While a few developed and developing countries in the world have spoken about fixing target about achieving zero emission at one time or the other, large number of other countries which are in the stage of developing or under developed economy, have been silent on this issue.
For several of the under developed and developing countries, access to energy is an important and immediate concern than climate change.
There is apprehension that the current global approach to overcome climate change by insisting on reduction of emissions will mean that several countries have to reduce the fossil fuel consumption for generating energy, which would set the under developed and developing countries on a course that would run the risk of forcing them to remain economically and industrially backward, which would be an unacceptable situation.

Emerging view

There is an emerging view globally that it is necessary to strike the right balance between economic and industrial development and emission mitigation.
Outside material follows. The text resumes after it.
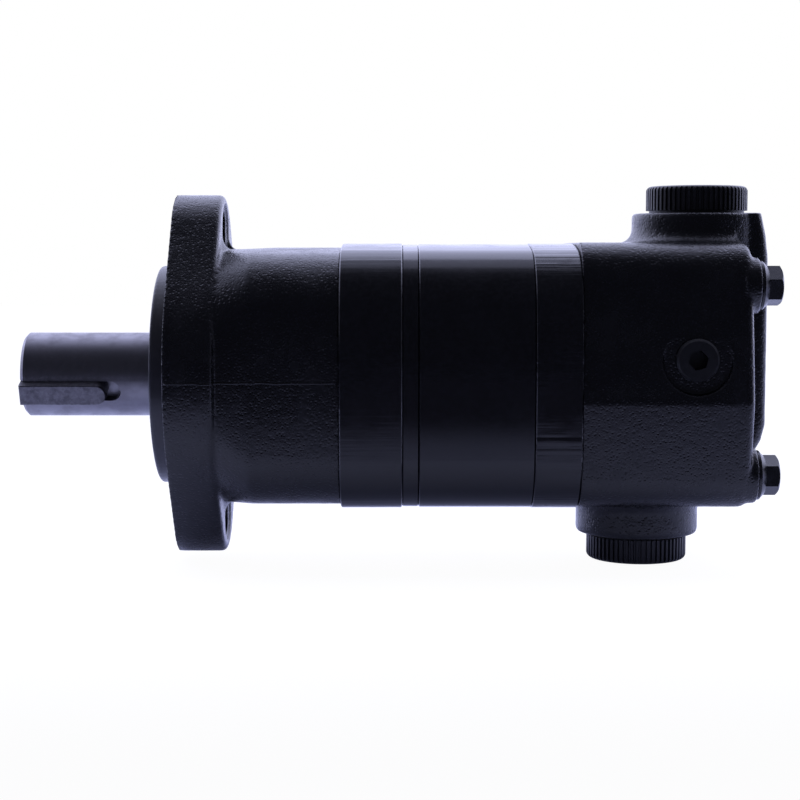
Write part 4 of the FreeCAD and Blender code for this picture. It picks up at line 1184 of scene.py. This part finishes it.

Obviously, this means that any move to curtail the use of fossil fuel without alternative and eco friendly energy source in adequately large capacity would end up in a disaster for the world economy and that of the poor countries.
Ambitious target of reducing emissions and framing climate policies that are not pragmatic considering the need for energy security, have enormous socio-economic concern in the medium and long term.
While all countries, within their limitations should target to reduce emissions by pursuing policies and programmes with array of regulatory measures as well as incentives to formulate production and consumption pattern in their countries, it is necessary to keep in view that mindless policy of targeting zero emission would end up nowhere.
Obviously, in the forthcoming global climate conference, the world leaders must be honest and pragmatic enough to admit that achieving zero emission in the world is an impossible task and they have to reconcile themselves to continue global warming situation.
Possibly, formulation and initiation of mitigation measures to reduce the adverse impact of global warming would be the right course of action.